I understand that the Chinese sage known to us as Confucius, had observed this same principal well over a thousand years ago.

Anonymous said...

what the data suggests to me is that most countries get between 2 and 4 % of gdp, and that that's true spanning a wide range of tax rates.

I suspect the really decisive factor is the extent of internationalization of the corporate sector in the given country, so that if you want to increase tax revenues you have to regulate more rather than tax more. Obviously that has trade offs of its own, as such regulation could hurt GDP itself, so that getting more of it in taxes accomplishes nothing.

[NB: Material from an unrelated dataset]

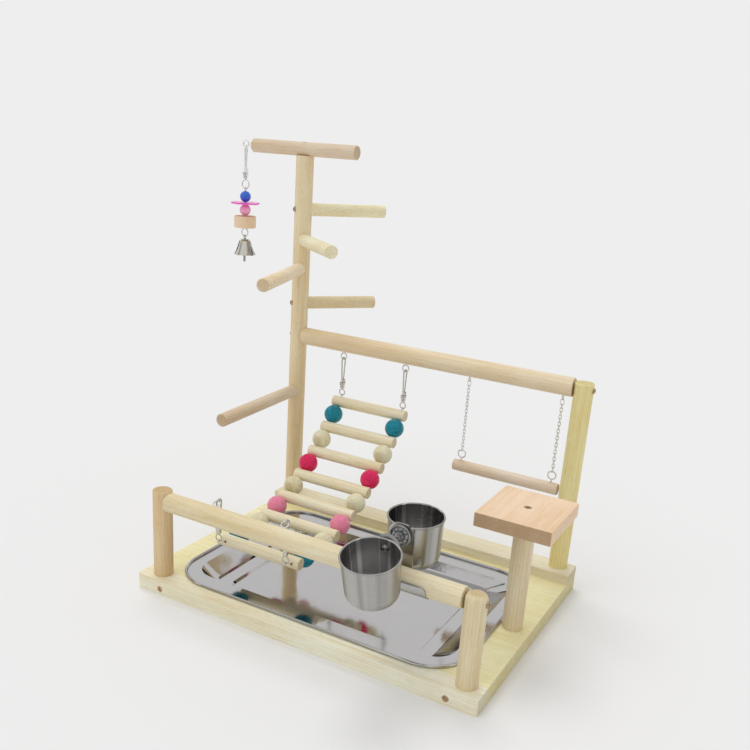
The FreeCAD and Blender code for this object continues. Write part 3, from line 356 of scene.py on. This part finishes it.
def moulded(name, colour, shade, rough=0.28, glow=0.0):
    """Glossy moulded or dipped colour with faint flow marks and handling wear."""
    t = Tree(name)
    p = t.local((0, 0, 0), Z)
    flow = t.noise(p, scale=160, detail=3)
    wear = t.noise(p, scale=900, detail=2)
    t.set("Base Color", t.mix(t.ramp(flow, 0.3, 0.75), colour, shade))
    t.set("Roughness", t.ramp(wear, 0.3, 0.8, rough - 0.06, rough + 0.14))
    t.set("Coat Weight", MOULD_COAT)
    t.set("Coat Roughness", 0.08)
    if glow:
        t.set("Subsurface Weight", glow)
        t.set("Subsurface Radius", MOULD_GLOW_REACH)
        t.set("Subsurface Scale", 1.0)
    t.bump(flow, 0.12, MOULD_RELIEF_DEPTH)
    return t.material


for name, colour, shade in (("teal", (0, 150, 172), (0, 94, 112)),
                            ("crimson", (240, 40, 106), (196, 14, 72)),
                            ("pink", (240, 150, 176), (226, 118, 152))):
    paint(name + "_beads", stained(name + "_stain", srgb(*colour), srgb(*shade)))
paint("blue_bead", moulded("blue_paint", srgb(42, 112, 228), srgb(26, 80, 194)))
paint("flower_washer", moulded("flower_plastic", srgb(252, 112, 214), srgb(240, 84, 196), 0.3,
                               0.1))
paint("pink_bead", moulded("pink_paint", srgb(255, 190, 226), srgb(255, 168, 212)))


# ---- metal --------------------------------------------------------------------------------

BRUSHED = (40, 40, 3500)      # cells per metre, the last along the axis
LINE_EDGE = (0.35, 0.65)
CLOUD_CELLS = 38
CLOUD_EDGE = (0.35, 0.70)
# painted reflection bands round the axis, broad and narrow
BROAD_REFLECTION_BANDS = (1.9, 1, 0.40, 0.62, 0.6)      # scale, detail, low and high end, share
NARROW_REFLECTION_BANDS = (7.5, 2, 0.36, 0.66, 0.4)
# painted glints on the cups' inner faces: scale, detail, low and high end
GLINTS = (5.5, 1, 0.56, 0.66)
INSIDE_SHADE = 0.50           # painted shade between the painted glints, as a share of their colour
INSIDE_EDGE = 2 * MM
ROUGH_LINE_SHARE = 0.6
ROUGH_SPREAD = (-0.05, 0.08)
ROUGH_LEAST = 0.02
LINE_HEIGHT = 0.02
WAVE_CELLS = 14


def steel(name, colour, shade, rough, origin=(0, 0, 0), along=Z, line=BRUSHED,
          line_depth=0.5, wave=0.0, smudge=0.5, painted_reflection_bands=0.0, deep=None, inside_glint_colour=None):
    """Metal with fine tool or brush lines across the given axis, and faint smudges.

    A depth of painted reflection bands, which run along the axis all round it, darkens the
    colour down to the deep colour. On the faces that look towards origin the inside colour
    makes painted glints, with painted shade between them."""
    t = Tree(name)
    p = t.local(origin, along)
    lines = t.noise(t.stretched(p, line), detail=3, rough=0.65)
    cloud = t.noise(p, scale=CLOUD_CELLS, detail=3)
    tone = t.math("ADD", t.math("MULTIPLY", t.ramp(lines, *LINE_EDGE), line_depth),
                  t.math("MULTIPLY", t.ramp(cloud, *CLOUD_EDGE), smudge * 0.5), clamp=True)
    face_colour = t.mix(tone, colour, shade)
    # painted reflection: bands round the axis darken the colour towards the deep colour
    if painted_reflection_bands:
        flat = t.vector("MULTIPLY", p, (1, 1, 0))
        bearing = t.vector("NORMALIZE", flat.outputs[0]).outputs[0]
        parts = []
        for scale, detail, low, high, share in (BROAD_REFLECTION_BANDS, NARROW_REFLECTION_BANDS):
            painted_band = t.ramp(t.noise(bearing, scale=scale, detail=detail), low, high)
            parts.append(t.math("MULTIPLY", painted_band, share))
        painted_band = t.math("ADD", *parts)
        face_colour = t.mix(t.math("MULTIPLY", painted_band, painted_reflection_bands), face_colour, deep)
    # painted reflection inside the cups: bright glints with painted shade between them
    if inside_glint_colour:
        move = t.vector("SUBTRACT", t.coords.outputs["Object"], origin)
        face = t.vector("DOT_PRODUCT", move.outputs[0], t.coords.outputs["Normal"])
        inward = t.ramp(face.outputs["Value"], -INSIDE_EDGE, INSIDE_EDGE, 1.0, 0.0)
        scale, detail, low, high = GLINTS
        glint = t.ramp(t.noise(bearing, scale=scale, detail=detail), low, high)
        painted_inside_reflection = t.mix(glint, darker(inside_glint_colour, INSIDE_SHADE), inside_glint_colour)
        face_colour = t.mix(inward, face_colour, painted_inside_reflection)
    t.set("Metallic", 1.0)
    t.set("Base Color", face_colour)
    smoother, rougher = ROUGH_SPREAD
    wear = t.math("ADD", t.math("MULTIPLY", lines, ROUGH_LINE_SHARE),
                  t.math("MULTIPLY", cloud, 1 - ROUGH_LINE_SHARE))
    t.set("Roughness", t.ramp(wear, 0.3, 0.7, max(rough + smoother, ROUGH_LEAST),
                              rough + rougher))
    height = t.math("MULTIPLY", lines, LINE_HEIGHT)
    if wave:
        swell = t.noise(p, scale=WAVE_CELLS, detail=1)
        height = t.math("ADD", height, t.math("MULTIPLY", swell, wave))
    t.bump(height, 1.0, 1.0 * MM)
    return t.material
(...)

Wonder why Japan is not shown.

Anonymous said...

M. Simon says "I would like to see more engineers in Congress."

We have had 2 engineer Presidents, Hoover and Carter, and they performed terribly.

I'd like to see more economists in Congress. The problem with engineers is that they tend to be micromanaging control freaks. Economists tend to avoid the micromanaging and allow the people to freely operate.

M. Simon said...

Carter never passed his nuke quals.

I wouldn't rate him as an engineer at all. BTW I passed my nuke quals. I was the best graduate they had for about 2 years. Or so they told me.

Your point is well taken though. More economists. I recall we had an economist/actor for President who did OK.

However, given the choice between scientists (as a class) and engineers (as a class) it is engineers every time.

linearthinker said...

Engineers aren't attracted to political careers, by and large, because the good ones have difficulty lying.